Sometimes you get lucky. Sometimes you don’t. And sometimes you have to be reminded that market timing is really hard.     

(Follow Robert Rapier on Twitter, LinkedIn, or Facebook.)

 

Portfolio Update

A Telling Shrug to Kinder’s Bad News   

The latest confirmation that the MLP bear market is well and truly over comes courtesy of Kinder Morgan (NYSE: KMI). Kinder inaugurated the first-quarter reporting season by lowering its three-month old distributable cash flow forecast by 4%, citing in particular reduced gas gathering volumes in the Eagle Ford and the effect of recent coal bankruptcies.

It also canceled two pipelines that had run into fierce local opposition, the $3.3 billion Marcellus to New England project that failed to secure sufficient commitments from producers and the Palmetto, a $1 billion refined products pipeline across the Southeast that had been effectively blocked for at least the next year by Georgia state officials.

This is the sort of news that could have easily pushed the stock down double digits during the panic that prevailed between August and February. Today, though, it has KMI shares down less than 3%, perhaps because investors liked the news that Kinder is now budgeting growth capital spending of $2.9 billion this year, down from $3.3 billion six months earlier.

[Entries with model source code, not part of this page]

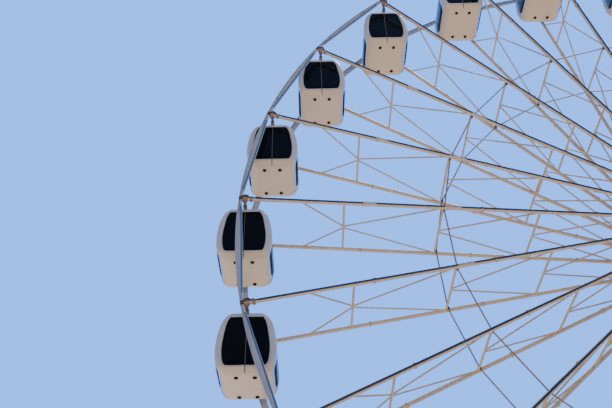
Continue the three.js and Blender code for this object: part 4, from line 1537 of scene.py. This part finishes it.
STAIR_STEPS = 4
TREAD = 0.28
TREAD_THICKNESS = 0.03
TREAD_INSET = 0.012
TOP_TREAD = 0.06
NOSING = {"depth": 0.021, "drop": 0.012, "chamfer": 0.004}
CHEEK_THICKNESS = 0.010
LOW_HANDRAIL_DROP = 0.5
RISE = DECK_TOP / (STAIR_STEPS + 1)
for place, side in (("left", -1), ("right", 1)):
    low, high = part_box(f"steps_{place}")
    start = deck_high.x + SEAT_GAP
    end = start + STAIR_STEPS * TREAD
    tread_ends = (low.y + TREAD_INSET, high.y - TREAD_INSET)
    treads = Solid()
    cheeks = Solid()

    def tread(back, front, bottom, top, chamfer=0.0):
        treads.block((side * back, tread_ends[0], bottom), (side * front, tread_ends[1], top), chamfer)

    profile = [(start, 0.0), (start, DECK_TOP - TREAD_THICKNESS),
               (start + TOP_TREAD - 0.008, DECK_TOP - TREAD_THICKNESS)]
    for step in range(STAIR_STEPS, 0, -1):
        front = start + (STAIR_STEPS - step) * TREAD + TREAD
        back = max(front - TREAD, start + TOP_TREAD)
        top = step * RISE
        bottom = top - TREAD_THICKNESS
        profile += [(back - 0.008, bottom), (front - 0.012, bottom)]
        tread(back, front - NOSING["depth"] - SEAT_GAP, bottom, top)
        tread(front - NOSING["depth"], front, bottom - NOSING["drop"], top, NOSING["chamfer"])
    profile.append((end - 0.012, 0.0))
    tread(start, start + TOP_TREAD, DECK_TOP - TREAD_THICKNESS, DECK_TOP)
    cheeks.rings([[(side * x, y, z) for x, z in profile] for y in (low.y + 0.02, high.y - 0.02)])
    near = start + 0.001
    cheek = [(near, 0.0), (near, DECK_TOP - 0.001), (start + TOP_TREAD + 0.03, DECK_TOP - 0.001),
             (end, RISE - 0.002), (end, 0.0)]
    for y in (low.y, high.y - CHEEK_THICKNESS):
        cheeks.rings([[(side * x, at, z) for x, z in cheek] for at in (y, y + CHEEK_THICKNESS)])
    for y in (low.y + RAIL_INSET, high.y - RAIL_INSET):
        heads = []
        for step in (STAIR_STEPS, 1):
            x = side * (start + (STAIR_STEPS - step + 0.5) * TREAD)
            heads.append(Vector((x, y, step * RISE + high.z - STAIR_STEPS * RISE - RAIL_RADIUS)))
            rail_post(cheeks, x, y, step * RISE, heads[-1].z, bite=0.002)
        for drop, radius in ((0.0, RAIL_RADIUS), (LOW_HANDRAIL_DROP, LOW_RAIL_RADIUS)):
            lower = Vector((0, 0, -drop))
            cheeks.prism(heads[0] + lower, heads[1] + lower, radius, RAIL_SIDES)
        for head in heads:
            rail_cap(cheeks, head.x, head.y, head.z)
    flight = base_piece(treads, f"treads_{place}", deck_plate)
    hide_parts(f"steps_{place}")
    base_piece(cheeks, f"cheeks_{place}")
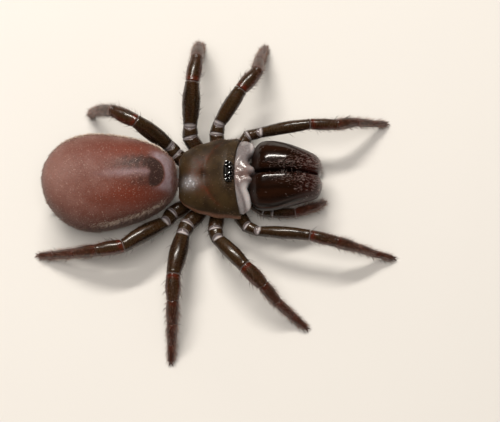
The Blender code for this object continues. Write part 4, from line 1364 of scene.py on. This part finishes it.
@dataclass
class Chelicerae:
    """The two long glossy chelicerae, their bristles and the fangs folded under them."""

    base: float = 7.95
    tip: float = 14.85
    outer: float = 3.6
    crest: float = 1.15
    top: float = 6.35
    under: float = 2.35
    axis: float = 0.15
    set_back: float = 0.3
    groove: float = 0.07
    overlap: float = 0.2
    fang_root: Triple = (14.1, 1.05, 1.8)
    fang_reach: float = 5.2
    fang_dip: float = 0.55
    fang_radius: float = 0.42
    rows: int = 150
    columns: int = 96
    bristle_count: int = 520
    seed: int = 37

    def sizes(self, share: Array) -> tuple[Array, Array, Array, Array]:
        """Outer reach, crest offset, top and underside along a chelicera.

        The base swells in over the first quarter, the flank and top taper from a third on, and
        the nose rounds off over the last seventh.

        Args:
            share: place along the chelicera, 0 at its base and 1 at its end.

        Returns:
            The four sizes in millimetres.
        """
        base = swell(share / 0.24, 2.2)
        taper = np.clip(share - 0.3, 0.0, None) / 0.7
        drop = np.clip(share - 0.48, 0.0, None) / 0.52
        nose = np.sqrt(np.clip(1.0 - np.clip(share - 0.86, 0.0, None) ** 2 / 0.14 ** 2, 0.0, 1.0))
        outer = self.outer * (0.8 + 0.2 * base) * (1.0 - 0.44 * taper ** 1.35) * (0.72 + 0.28 * nose)
        crest = self.crest * (1.0 - 0.2 * taper)
        top = self.top - 1.1 * (1.0 - base) - 0.7 * (1.0 - nose)
        top = top + 0.25 * np.minimum(share / 0.48, 1.0) - 1.75 * drop ** 1.8
        under = self.under + 0.5 * (1.0 - base) + 0.15 * taper + 0.5 * (1.0 - nose)
        return outer, crest, top, under

    def skin(self, side: Side) -> Skin:
        """One chelicera: its section is highest at the crest and falls to the outer edge as (1 - q^1.8)^0.55.

        Below and towards the midline the section is a superellipse. Both ends round off as quarter ellipses.

        Args:
            side: which chelicera.

        Returns:
            The skin with the marks distal, line, matt and lie.
        """
        share = cosine_steps(self.rows)[:, None]
        angles = ring_angles(self.columns)
        cos, sin = np.cos(angles), np.sin(angles)
        outer, crest, top, under = self.sizes(share)
        back = 0.0 if side is Side.LEFT else self.set_back
        ends = np.sqrt(swell(share / 0.15)) * 0.5 + 0.5
        ends = ends * (np.sqrt(swell((1.0 - share) / 0.07)) * 0.85 + 0.15)
        outward = cos >= 0.0
        reach = np.where(outward, outer - crest, crest - self.groove) * ends
        fall = np.clip(1.0 - np.clip(cos, 0.0, 1.0) ** 1.8, 0.0, 1.0) ** 0.55
        above = np.where(outward, fall, power_sine(angles, 4.6))
        upward = np.where(sin >= 0.0, above, power_sine(angles, 2.3))
        below = np.where(sin >= 0.0, cos, power_cosine(angles, 2.1))
        across = crest + reach * np.where(outward, below, power_cosine(angles, 4.6))
        z = (top + under) / 2.0 + (top - under) / 2.0 * upward * ends
        start = self.base - self.overlap
        x = start - back * (1.0 - share) + (self.tip - start) * share
        level = (z - under) / (top - under)
        line = (hump(level, 0.6, 0.02) + 0.5 * hump(level, 0.76, 0.014)) * smooth(0.0, 0.4, cos)
        line = line * smooth(0.05, 0.2, share) * (1.0 - smooth(0.6, 0.85, share))
        matt = smooth(0.45, 0.85, cos) * (1.0 - smooth(0.8, 0.96, level))
        marks = {"distal": smooth(0.55, 0.9, share), "line": line * 0.6,
                 "matt": np.maximum(matt, 1.0 - smooth(0.03, 0.16, share)), "lie": places(across, z, x)}
        return Skin(places(x, self.axis + side.value * across, z), marks)

    def build(self) -> None:
        """Makes both chelicerae with their bristles, and both fangs."""
        rng = np.random.default_rng(self.seed)
        horn = JawFinish().material()
        bristles = HairFinish("chelicera bristles", linear(110, 46, 30), linear(150, 134, 128),
                              linear(206, 194, 188), 0.45, 0.3).material()
        style = HairStyle(length=0.38, thickness=0.034, lift=38.0, uneven=0.6, stray=24.0, curve=0.6)
        for side in Side:
            skin = self.skin(side)
            deliver(skin.dress(f"chelicera_{side.word}_horn", horn), "chelicera", f"chelicera_{side.word}")
            x, y, z = np.moveaxis(skin.points, -1, 0)
            share = (x - self.base) / (self.tip - self.base)
            inward = (y - self.axis) * side.value
            comb = smooth(0.42, 0.74, share) * (1.0 - smooth(1.5, 2.6, inward)) * smooth(3.4, 4.2, z)
            tufts = np.clip(0.5 + 0.8 * ripple(skin.points, 0.8, 41), 0.05, 1.2)
            comb = comb * smooth(0.3, 0.6, inward) * tufts
            cleft = 0.9 * hump(inward, 0.75, 0.35) * smooth(4.6, 5.4, z) * smooth(0.05, 0.4, share)
            flank = 0.12 * smooth(2.4, 3.2, inward) * smooth(0.3, 0.6, share) * (1.0 - smooth(3.6, 4.6, z))
            rows, columns = skin.scatter(comb + cleft + flank + 0.008, self.bristle_count, rng)
            coat = grow_hairs(f"chelicera_{side.word}_bristles", skin, rows, columns, style, bristles, rng)
            deliver(coat, "chelicera")
            self.build_fang(side)

    def build_fang(self, side: Side) -> None:
        """Makes one fang: a tapered tube that dips from the chelicera's end and folds back under it.

        Args:
            side: which fang.
        """
        share = cosine_steps(90)
        dip = np.sin(np.pi * np.minimum(share * 1.15, 1.0))
        ahead, out, height = self.fang_root
        centres = places(ahead - self.fang_reach * share, self.axis + side.value * (out - 0.25 * share),
                         height - self.fang_dip * dip + 0.15 * share)
        radii = self.fang_radius * (1.0 - 0.85 * share ** 1.6) * np.sqrt(np.clip(share / 0.05, 0.15, 1.0))
        skin = Skin(tube_points(centres, unit(np.gradient(centres, axis=0)), radii, 36),
                    {"distal": smooth(0.4, 1.0, share)[:, None]})
        name = f"fang_{side.word}"
        deliver(skin.dress(name + "_horn", ClawFinish("fang horn " + side.word).material()), "fang", name)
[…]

The stock now trades higher than it did on the eve of the Dec. 7 75% dividend cut, but still well below its price at the end of November. And Kinder made clear on yesterday’s conference call that the company isn’t likely to boost its dividend again or buy back a significant number of shares until 2018 at the earliest. So it would be unfair to slander the current shareholder base as incorrigible optimists. Realists with low near-term expectations seems closer to the mark. Growth Portfolio pick KMI is a Hold.